Han continued, stating that since she received no response from SPS, she followed up with them again on 17 January 2020.
Her claims were backed up with screenshots of the emails and questions she sent to SPS which she posted on her Twitter account.
Han ended her Facebook post saying that she would be using “the rest of the time given under the Correction Direction to decide” how she should proceed.
The Online Citizen (TOC) also provided an update on Facebook, sharing that they have “filed an application to the minister to cancel the direction [and] the minister has three days to consider the application” before TOC can take the matter to court.
LFL has also come forward with a new statement, firstly asserting that they “absolutely stand by [their] statement” which they claim to be “based upon evidence from former and current Singapore prison officers […] with impeccable service records”.
Calling POFMA an “oppressive and undemocratic law”, LFL’s director Melissa Sasidaran, who issued the statement, said that it was “outrageous and unacceptable for Singapore to issue a notice under their POFMA to a Malaysian organisation such as LFL, which is operating and issuing statements on Malaysian soil”.
She added that “This is nothing short of an attempt to silence us and prevent the truth about the manner of executions from coming out.”
Sasidaran asserted that they would not comply with the direction to withdraw their statement, and demanded that the Correction Direction “be unconditionally withdrawn with immediate effect by the Singapore government”.

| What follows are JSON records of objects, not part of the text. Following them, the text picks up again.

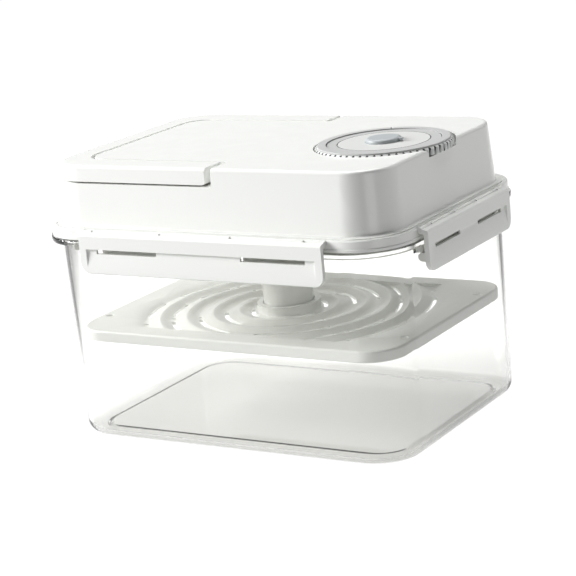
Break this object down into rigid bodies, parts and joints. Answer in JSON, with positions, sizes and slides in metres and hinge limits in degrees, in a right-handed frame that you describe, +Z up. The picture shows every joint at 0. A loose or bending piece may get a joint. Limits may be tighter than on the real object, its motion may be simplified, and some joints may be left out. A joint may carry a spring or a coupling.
{
  "type": "kimchi container",
  "caption": "Clear rectangular food tub with a tall white latching lid, a folding bail handle, a ribbed thumb dial and a stem-hung press plate with drain slots.",
  "frame": {"origin": "centre of the tub's base, on the surface it stands on", "axes": "+X along the long side towards the dial, +Y from front to back, +Z up"},
  "size_m": [0.354, 0.256, 0.2385],
  "materials": {
    "clear_tub": "clear polished copolyester",
    "white_lid": "glossy white polypropylene",
    "white_latch": "satin white polypropylene",
    "white_inner": "white polypropylene",
    "white_plate": "white polypropylene",
    "dial_grey": "satin pale grey ABS",
    "cap_grey": "satin light grey ABS",
    "button_grey": "satin blue-grey ABS",
    "gear_resin": "natural acetal",
    "seal": "translucent silicone",
    "steel": "stainless steel"
  },
  "bodies": {
    "container": {"tub": "clear_tub", "lid_cover": "white_lid", "lid_liner": "white_inner", "lid_gasket": "seal", "liner_screws": "steel", "hinge_rod_front": "steel", "hinge_rod_back": "steel", "hinge_rod_left": "steel", "hinge_rod_right": "steel", "dial_post": "white_inner", "dial_cap": "cap_grey", "tube_bush": "white_inner"},
    "handle": {"handle": "white_lid"},
    "front_latch": {"latch_front": "white_latch"},
    "back_latch": {"latch_back": "white_latch"},
    "left_latch": {"latch_left": "white_latch"},
    "right_latch": {"latch_right": "white_latch"},
    "dial": {"dial_wheel": "dial_grey", "dial_gear": "gear_resin"},
    "lift": {"lift_tube": "gear_resin", "stem_wiper": "seal"},
    "press": {"press_plate": "white_plate", "press_stem": "white_plate", "stem_follower": "gear_resin", "plate_screws": "steel"},
    "vent": {"vent_button": "button_grey", "vent_spring": "steel", "vent_valve": "seal"}
  },
  "joints": [
    {"name": "handle_fold", "type": "hinge", "parent": "container", "child": "handle", "pos_m": [-0.003, 0, 0.2276], "axis": [0, 1, 0], "range_deg": [0, 90]},
    {"name": "front_latch_swing", "type": "hinge", "parent": "container", "child": "front_latch", "pos_m": [0, -0.1198, 0.1813], "axis": [-1, 0, 0], "range_deg": [0, 105]},
    {"name": "back_latch_swing", "type": "hinge", "parent": "container", "child": "back_latch", "pos_m": [0, 0.1198, 0.1813], "axis": [1, 0, 0], "range_deg": [0, 105]},
    {"name": "left_latch_swing", "type": "hinge", "parent": "container", "child": "left_latch", "pos_m": [-0.1688, 0, 0.1813], "axis": [0, 1, 0], "range_deg": [0, 105]},
    {"name": "right_latch_swing", "type": "hinge", "parent": "container", "child": "right_latch", "pos_m": [0.1688, 0, 0.1813], "axis": [0, -1, 0], "range_deg": [0, 105]},
    {"name": "press_travel", "type": "slide", "parent": "container", "child": "press", "axis": [0, 0, 1], "range_m": [-0.061, 0.02]},
    {"name": "dial_turn", "type": "hinge", "parent": "container", "child": "dial", "pos_m": [0.1048, 0, 0.232], "axis": [0, 0, 1], "range_deg": [-639, 210]},
    {"name": "lift_turn", "type": "hinge", "parent": "container", "child": "lift", "pos_m": [0, 0, 0.2], "axis": [0, 0, 1], "range_deg": [-181, 550]},
    {"name": "vent_press", "type": "slide", "parent": "container", "child": "vent", "axis": [0, 0, -1], "range_m": [0, 0.0022], "stiffness_N_per_m": 300, "springref_m": -0.003, "deforming": ["vent_spring"]}
  ],
  "couplings": [
    {"joint": "lift_turn", "follows": "press_travel", "rad_per_m": -157.08},
    {"joint": "dial_turn", "follows": "press_travel", "rad_per_m": 182.55}
  ]
}
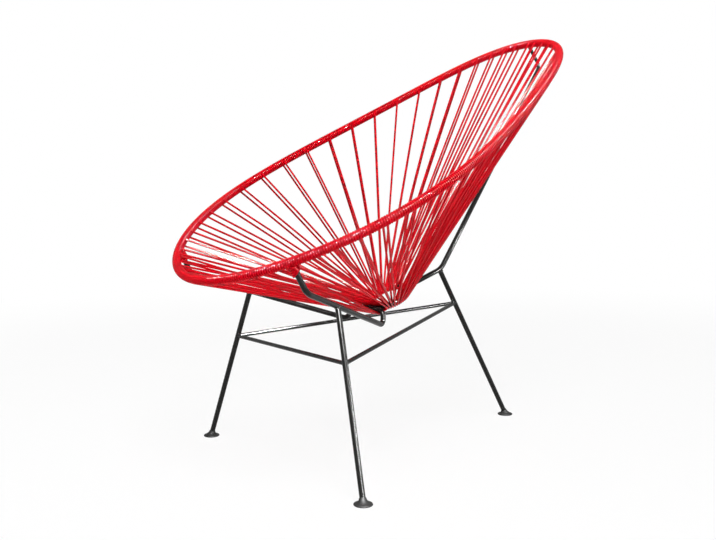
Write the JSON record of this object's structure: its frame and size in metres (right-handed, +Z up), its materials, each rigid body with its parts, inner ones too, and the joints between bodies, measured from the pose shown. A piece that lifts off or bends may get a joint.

Acknowledging that Correction Directions have also been issued to “Singaporean citizens and organisations, including The Online Citizen (TOC) and prominent activist Kirsten Han”, Sasidaran concluded the statement asking that these notices also be withdrawn.
We have reached out to LFL to ask for evidence that would support their claim, but have not received a response at point of publication.
In light of the lack of evidence from LFL at point of publication and the lack of reports suggesting that such events have ever occurred, we rate the claims made by LFL to be likely false.